Joy Jegede – Policy Intern at the Directorate of Science, Technology and Innovation presents her findings on Intellectual Property to government officials at State House in Freetown, Sierra Leone on September 16, 2019
Joy Jegede, a 21-year-old Nigerian lawyer at London School of Economics (LSE) completed a research project on intellectual property law in Sierra Leone and its impacts on innovation.
 
While on holiday, Joy Jegede who was called to the bar in Sierra Leone spent her six-week break as an intern at the Policy Unit at the Directorate of Science, Technology, and Innovation in Freetown. Her research into intellectual property shows how IP give citizens more economic value, leads to human capital development and to industrial development.

Intellectual property (IP) refers to the ownership of an idea or design by the person who came up with it. It is a term used in property law. It gives a person certain exclusive rights to a distinct type of creative design, meaning that nobody else can copy or reuse that creation without the owner’s permission.

Jegede made a presentation of her findings to government officials at State House last month. She highlighted what stronger IP laws would do for creative thinkers and innovators if implemented in Sierra Leone.

At the end of her presentation, DSTI Media caught up with Jegede to find out about her work and how she got her internship.

DSTI Media: How has the experience been?

Joy: It has been a really good experience, I have really enjoyed the policy research process of understanding what is on the ground, how does that compare with jurisdiction between West Africa within Africa and finding out the gaps and how to solve those gaps.

DSTI Media: how do you feel the opportunity to do policy research here at DSTI and in Sierra Leone?

Joy: Me having the opportunity to do what I am passionate about in Sierra Leone and doing it in a technological setting has been a great feeling.

DSTI Media: Did you come with any expectations when you were coming for your internship?

Joy: I actually came with an open mind, there were no expectations.

DSTI Media: Which project have you worked on?

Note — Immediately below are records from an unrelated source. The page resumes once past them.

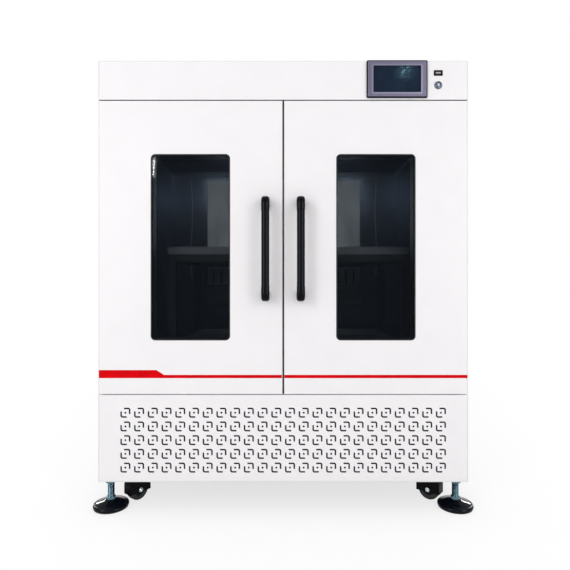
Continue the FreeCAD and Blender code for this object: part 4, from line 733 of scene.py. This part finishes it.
def power_button():
    """A polished ring, and the satin cap with a lens ring and a plain on and off mark."""
    low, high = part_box("button_ring")
    x, _, z = centre_of("button_ring")
    proud, radius = HEADER_FRONT - low.y, (high.x - low.x) / 2
    bore, sleeve, length, crown = 9.5 * MM, 11 * MM, 14 * MM, 0.9 * MM
    profile = [(bore, -length), (sleeve, -length), (sleeve, 0), (radius, 0),
               *fillet((radius - crown, proud - crown), crown, 0, 1),
               *fillet((bore + crown / 2, proud - crown / 2), crown / 2, 1, 2)]
    ring = lathe("power_button_ring", profile, facing("front", x, HEADER_FRONT, z), CHROME,
                 "cabinet", "ring_chrome", joined=True)
    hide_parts("button_ring")
    cap_low, cap_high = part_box("power_button")
    cap_radius, length = (cap_high.x - cap_low.x) / 2, cap_high.y - cap_low.y
    edge, on_cap = 0.7 * MM, facing("front", x, cap_low.y, z)
    profile = [(0, -length), (cap_radius, -length),
               *fillet((cap_radius - edge, -edge), edge, 0, 1), (5 * MM, 0.05 * MM), (0, 0.15 * MM)]
    cap = lathe("power_button_cap", profile, on_cap, BUTTON_METAL, "power_button", "button_metal")
    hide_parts("power_button")
    lens_in, lens_out, lens_lift = 5.6 * MM, 8.5 * MM, 0.3 * MM
    profile = [(lens_in, 0), (lens_out, 0), (lens_out, lens_lift / 2),
               (lens_out - lens_lift, lens_lift), (lens_in + lens_lift, lens_lift),
               (lens_in, lens_lift / 2)]
    lathe("power_button_lens", profile, on_cap, BLACK_PLASTIC, "power_button", "button_metal",
          joined=True)

    # The mark is an open circle with a bar in its gap
    mark, stroke, drop, y = 3.4 * MM, 0.5 * MM, 0.4 * MM, cap_low.y - 0.125 * MM
    gap = math.radians(38)
    arc = [Vector((x + mark * math.sin(turn), y, z - drop + mark * math.cos(turn)))
           for turn in spaced(gap, TURN - gap, 37)]
    bar = [Vector((x, y, z + level)) for level in (0.6 * MM, 4.2 * MM)]
    made = bmesh.new()
    for path in (arc, bar):
        add_rings(made, tube_rings(path, stroke, Vector((0, 1, 0)), 12))
    piece_from(made, "power_button_mark", DARK_ANODISED, "power_button")


def header_gap_shade():
    """A dark rubber strip under the header, above the doors, as painted shade in the gap."""
    low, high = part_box("header_panel")
    inset, thickness, start, depth = 1.5 * MM, 0.35 * MM, 0.8 * MM, 14 * MM
    top = low.z + SKIN_LIFT
    # Painted shade: a dark strip where the gap under the header lies in shade.
    panel("header_seam_strip", (low.x + inset, high.x - inset), (low.z - thickness, top), 0.1 * MM,
          [(low.y + start, 0), (low.y + start + depth, 0)], SEAL_RUBBER, "cabinet", "seal_rubber")


# Feet

THREAD_PITCH = 2.5 * MM
THREAD_DEPTH = 1.1 * MM


def threaded_rings(radius, low, high, steps=36, per_turn=8):
    """Rings whose radius follows a helical thread that fades out at both ends."""
    rings = []
    count = round((high - low) / THREAD_PITCH * per_turn)
    for level in spaced(low, high, count + 1):
        near_end = min(level - low, high - level) / THREAD_PITCH
        depth = THREAD_DEPTH * min(1, max(near_end, 0))
        taper = THREAD_DEPTH * max(0, 1 - near_end)
        phases = [(level / THREAD_PITCH - step / steps) % 1 for step in range(steps)]
        rings.append(ring_at(level, [radius - taper - depth * (1 - abs(2 * phase - 1))
                                     for phase in phases]))
    return rings


def foot(end, hand):
    """A levelling foot: lacquered pad, rubber sole, zinc collar and threaded stud."""
    node = f"foot_{end}_{hand}"
    low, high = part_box(node)
    place = Matrix.Translation(((low.x + high.x) / 2, (low.y + high.y) / 2, 0))
    radius = (high.x - low.x) / 2
    rim, neck, neck_height, sole, bulge = 15 * MM, 17 * MM, 28 * MM, 2.5 * MM, 6 * MM
    profile = [(0, sole), (radius - 5 * MM, sole),
               *fillet((radius - 4 * MM, sole + 4 * MM), 4 * MM, 3.2, 4),
               *fillet((radius - bulge, rim - bulge), bulge, 0, 0.72),
               (radius - 7 * MM, rim + 0.6 * MM), (radius - 8 * MM, rim + 0.4 * MM),
               (radius - 9 * MM, rim + 1.2 * MM), (30 * MM, 22.4 * MM), (22 * MM, 26 * MM),
               *fillet((neck - 1.5 * MM, neck_height - 1.5 * MM), 1.5 * MM, 0.4, 1),
               (0, neck_height)]
    pad = lathe(f"{node}_pad", profile, place, PAD_LACQUER, node, "foot_black", 96)
    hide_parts(node)
    profile = [(0, 0), (radius - 3.4 * MM, 0), (radius - 2.2 * MM, 0.8 * MM),
               (radius - 2.2 * MM, sole), (0, sole)]
    lathe(f"{node}_sole", profile, place, TYRE_RUBBER, node, "foot_black", 96)
    collar, collar_top = 14.5 * MM, 37 * MM
    profile = [(0, neck_height - 2 * MM), (collar, neck_height - 2 * MM),
               *fillet((collar - 1 * MM, collar_top - 1 * MM), 1 * MM, 0, 1), (0, collar_top)]
    lathe(f"{node}_collar", profile, place, SHADED_ZINC, node, "foot_black")
    stud = 11 * MM
    rings = threaded_rings(stud, collar_top - 1 * MM, high.z)
    ring_piece(f"{node}_stud", rings, SHADED_ZINC, node, "foot_black", 50, place=place)


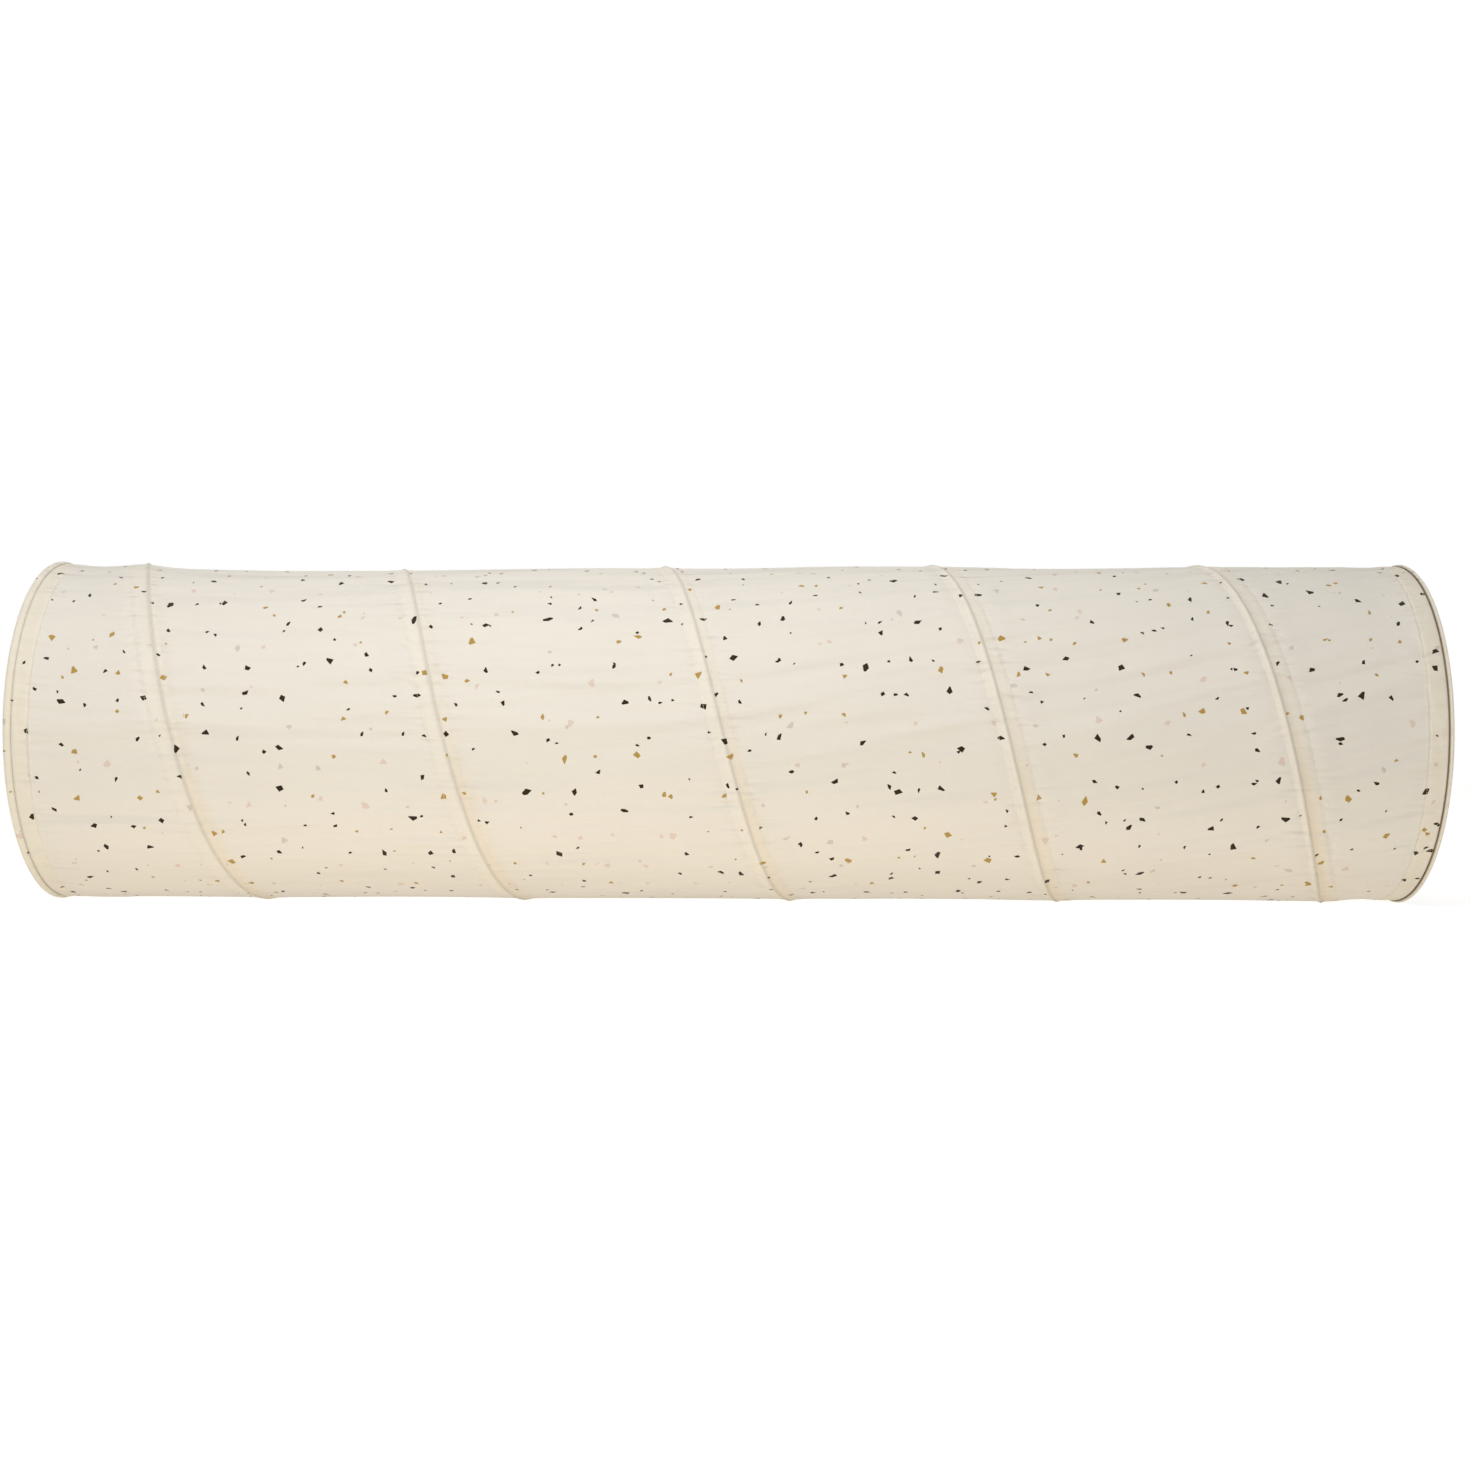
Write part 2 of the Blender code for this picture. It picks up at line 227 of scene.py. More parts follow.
def wireCourse(turn):              # place along X of the wire's middle line
    shares = winding["driftShares"]
    spot = min(max(turn - winding["driftStart"], 0), len(shares) - 1)
    number = min(int(spot), len(shares) - 2)
    drift = winding["pitch"] * (shares[number] + (shares[number + 1] - shares[number]) * (spot - number))
    lean = winding["leftLean"] + (winding["rightLean"] - winding["leftLean"]) * turn / len(shares)
    start = cadLow.x + winding["firstCrownInset"]
    return start + winding["pitch"] * turn + drift + lean * math.sin(fullTurn * turn)


def turnAt(place):                 # the turn whose wire is at a place along X
    low, high = winding["turnRange"]
    for _ in range(winding["halvings"]):
        middle = (low + high) / 2
        if wireCourse(middle) < place:
            low = middle
        else:
            high = middle
    return middle


wireStart = turnAt(cadLow.x + winding["wireEndInset"])
wireFinish = turnAt(cadHigh.x - winding["wireEndInset"])
wireTurns = wireFinish - wireStart
wireLength = wireTurns * math.hypot(circumference, winding["pitch"])


def wireShare(turn):               # 1 where the wire runs, fading to 0 past its ends
    past = max(wireStart - turn, turn - wireFinish) - winding["endHold"]
    return 1 - smoothStep(past, 0, winding["endFade"])


def casingMiddle(turn):
    share = min(max((turn - wireStart) / wireTurns, 0), 1)
    return wireCourse(turn) + winding["casingDrift"] * (2 * share - 1)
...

Joy: I have worked on intellectual property law in policy research. This has to do with creations of the mind, inventions, literary and artistic works, symbols, names and images used in commerce, that is what I have been doing my research on.

DSTI Media: What impact will your research create?

Joy: My research can make an impact if it is followed through, because I could do all this research but if the recommendations are not implemented and the conversation does not continue then there won’t be any impact from my research.

If my research’s recommendations are implemented there will be an established IP system, in which innovators will have confidence to register their intellectual property, their innovation, and their books. It also means international companies, and multinational organizations can come in and set up their companies with the confidence that their IP would be protected and it will not be imitated or copied. Also if it is implemented there will be an increase in the country’s human capital development.

DSTI Media: If given the opportunity to come back here to DSTI will you come back?

Joy: It depends on the type of project that I would be working on if it is something that I am passionate about I will definitely return.

DSTI Media: What advice do you have for others that want to come to DSTI for the purpose of an internship?

Joy: One important lesson I have for others is having clarity into whatever you want to do.